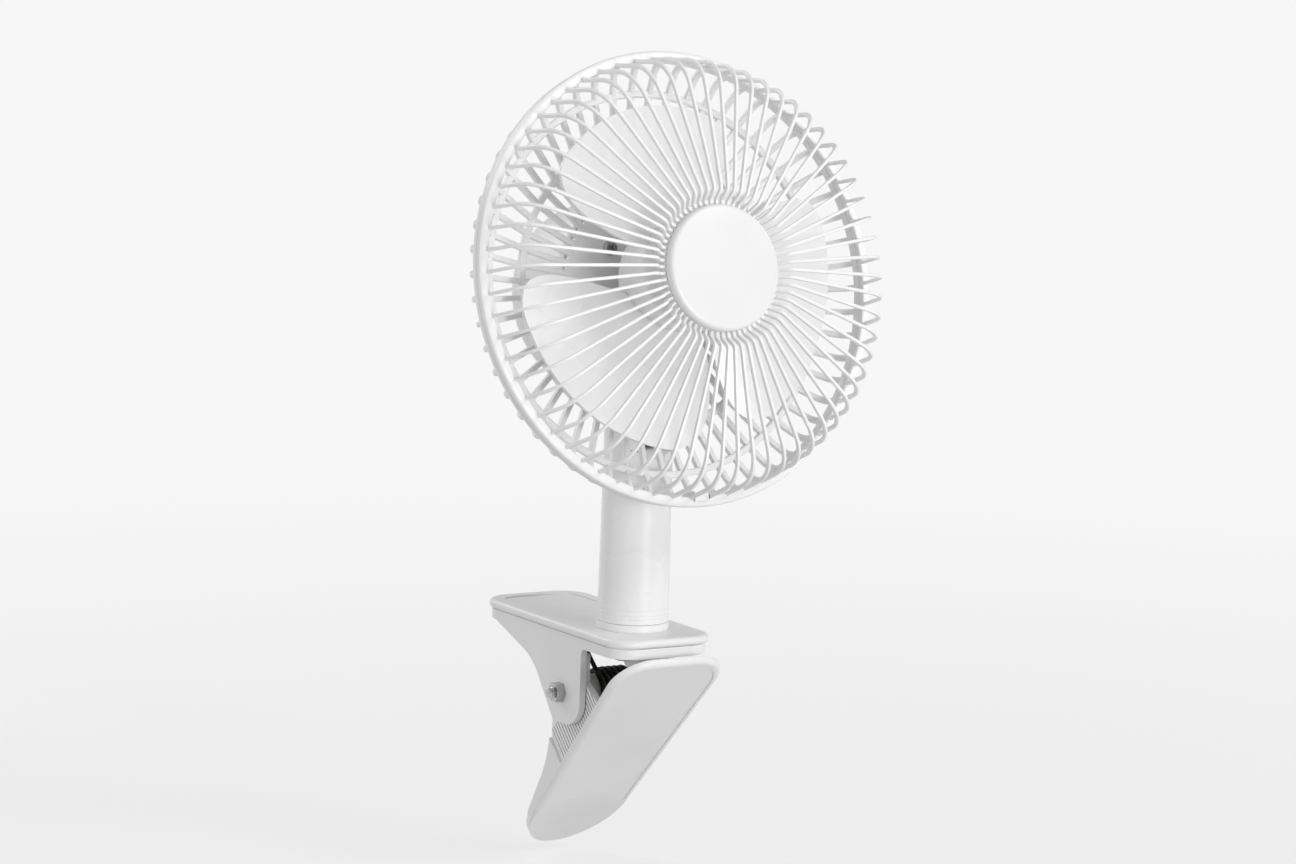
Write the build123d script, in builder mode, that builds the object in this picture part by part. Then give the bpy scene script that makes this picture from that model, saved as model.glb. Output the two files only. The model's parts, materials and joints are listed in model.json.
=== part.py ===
from build123d import *
from math import cos, pi, radians, sin, tan
import os

# Clip fan: a caged three-blade fan on a short post that stands on a sprung clip.
# Millimetres. +Z is up and the fan faces -Y. The origin is the middle of the upper jaw
# pad's gripping face, so the shelf that the clip holds lies just below Z = 0.

# ---------------------------------------------------------------- driving dimensions

# clearances
running_fit = 0.06            # radial, between a shaft and its hole
side_gap = 0.3                # between faces that slide past each other
seat_gap = 0.05               # radial, between fixed round pieces
merge = 1.0                   # how far joined forms of one piece run into each other

# clip: top plate
plate_width = 51.0
plate_front = -13.0           # Y of the front edge
plate_length = 123.0
plate_thickness = 4.0
plate_edge = 1.9              # bullnose radius
plate_corner = 12.0           # front corners seen from above
plate_tail = 14.0             # rear corners
dish_margin = 7.0
dish_depth = 0.6
collar_radius = 15.9
collar_height = 3.4
collar_round = 0.6

# clip: upper jaw
jaw_inset = 1.2               # from the plate's edge to the jaw's wall
jaw_depth = 4.5               # band below the plate
jaw_wall = 3.0
roof_thickness = 2.5
jaw_corner = 3.0              # rounding between the band and the cheeks
pad_thickness = 3.5
pad_length = 10.0
pad_margin = 2.3              # between the pad and the jaw's side walls
pad_corner = 3.8
pad_groove_pitch = 2.5
pad_groove_depth = 0.6

# clip: pivot
pivot_y = 36.5
pivot_z = -20.7
lobe_front = 16.4             # from the pivot to the cheek's front edge
lobe_drop = 13.6              # from the pivot to the cheek's lowest point
lobe_rear = 6.0               # from the pivot to the heel of the cheek
lobe_round = 12.0
heel_round = 2.0
knee_rear = 25.5              # behind and above the pivot, where the cheek's edge turns
knee_rise = 10.8
knee_round = 30.0
bolt_radius = 2.5
bolt_head_radius = 4.6
bolt_head_height = 3.0
nut_across_flats = 8.0
nut_height = 4.0
bolt_end_length = 2.6

# clip: spring
wire_radius = 1.1
coil_radius = 8.6             # to the middle of the wire
coil_turns = 5
coil_pitch = 3.1
coil_clearance = 0.6          # from the coils to the bush inside them
leg_angle = 40.0              # between a leg and the wall that it presses
leg_bend = 6.0
leg_foot = 12.0               # length of the leg's end along the wall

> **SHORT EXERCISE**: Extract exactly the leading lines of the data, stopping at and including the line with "merge = 1.0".

> **SOLVED EXERCISE**:
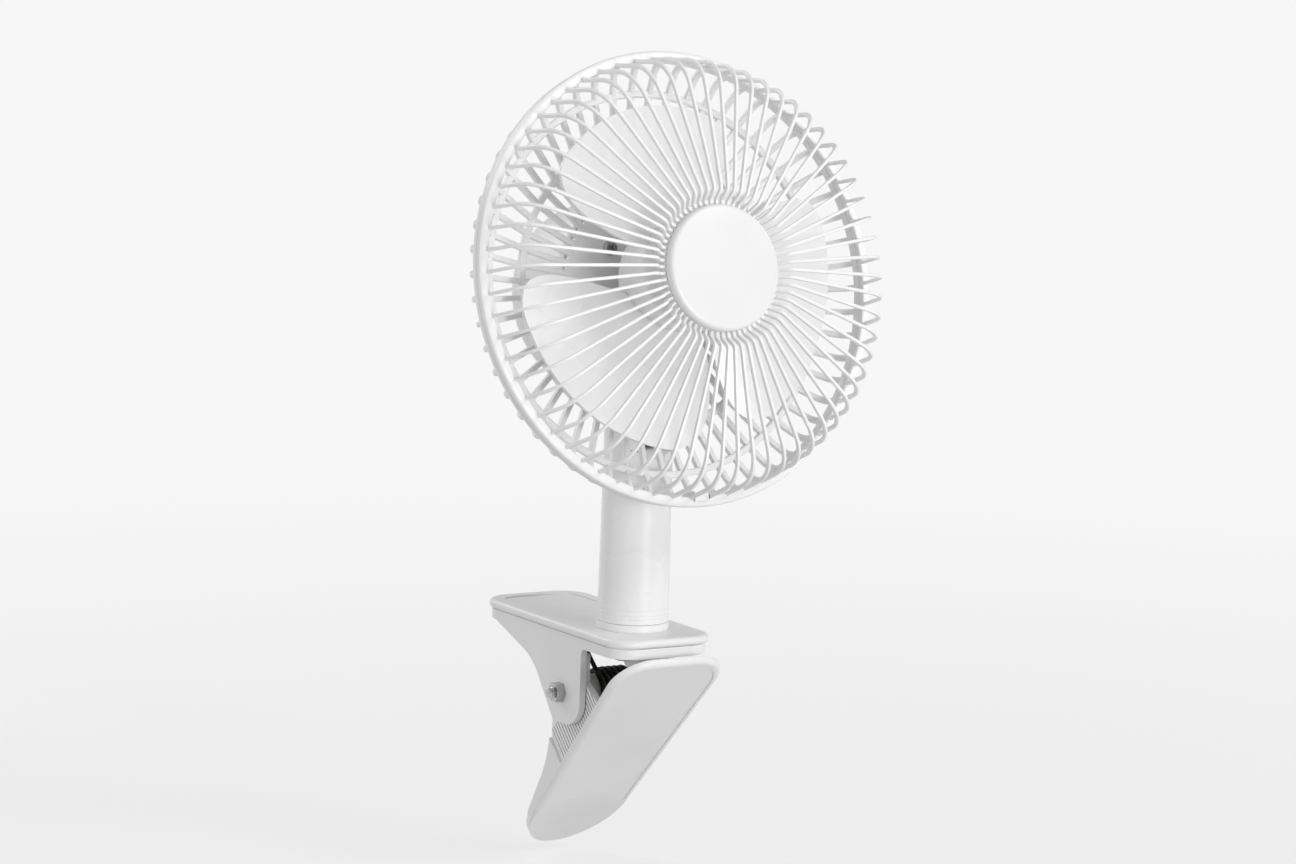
Write the build123d script, in builder mode, that builds the object in this picture part by part. Then give the bpy scene script that makes this picture from that model, saved as model.glb. Output the two files only. The model's parts, materials and joints are listed in model.json.
=== part.py ===
from build123d import *
from math import cos, pi, radians, sin, tan
import os

# Clip fan: a caged three-blade fan on a short post that stands on a sprung clip.
# Millimetres. +Z is up and the fan faces -Y. The origin is the middle of the upper jaw
# pad's gripping face, so the shelf that the clip holds lies just below Z = 0.

# ---------------------------------------------------------------- driving dimensions

# clearances
running_fit = 0.06            # radial, between a shaft and its hole
side_gap = 0.3                # between faces that slide past each other
seat_gap = 0.05               # radial, between fixed round pieces
merge = 1.0                   # how far joined forms of one piece run into each other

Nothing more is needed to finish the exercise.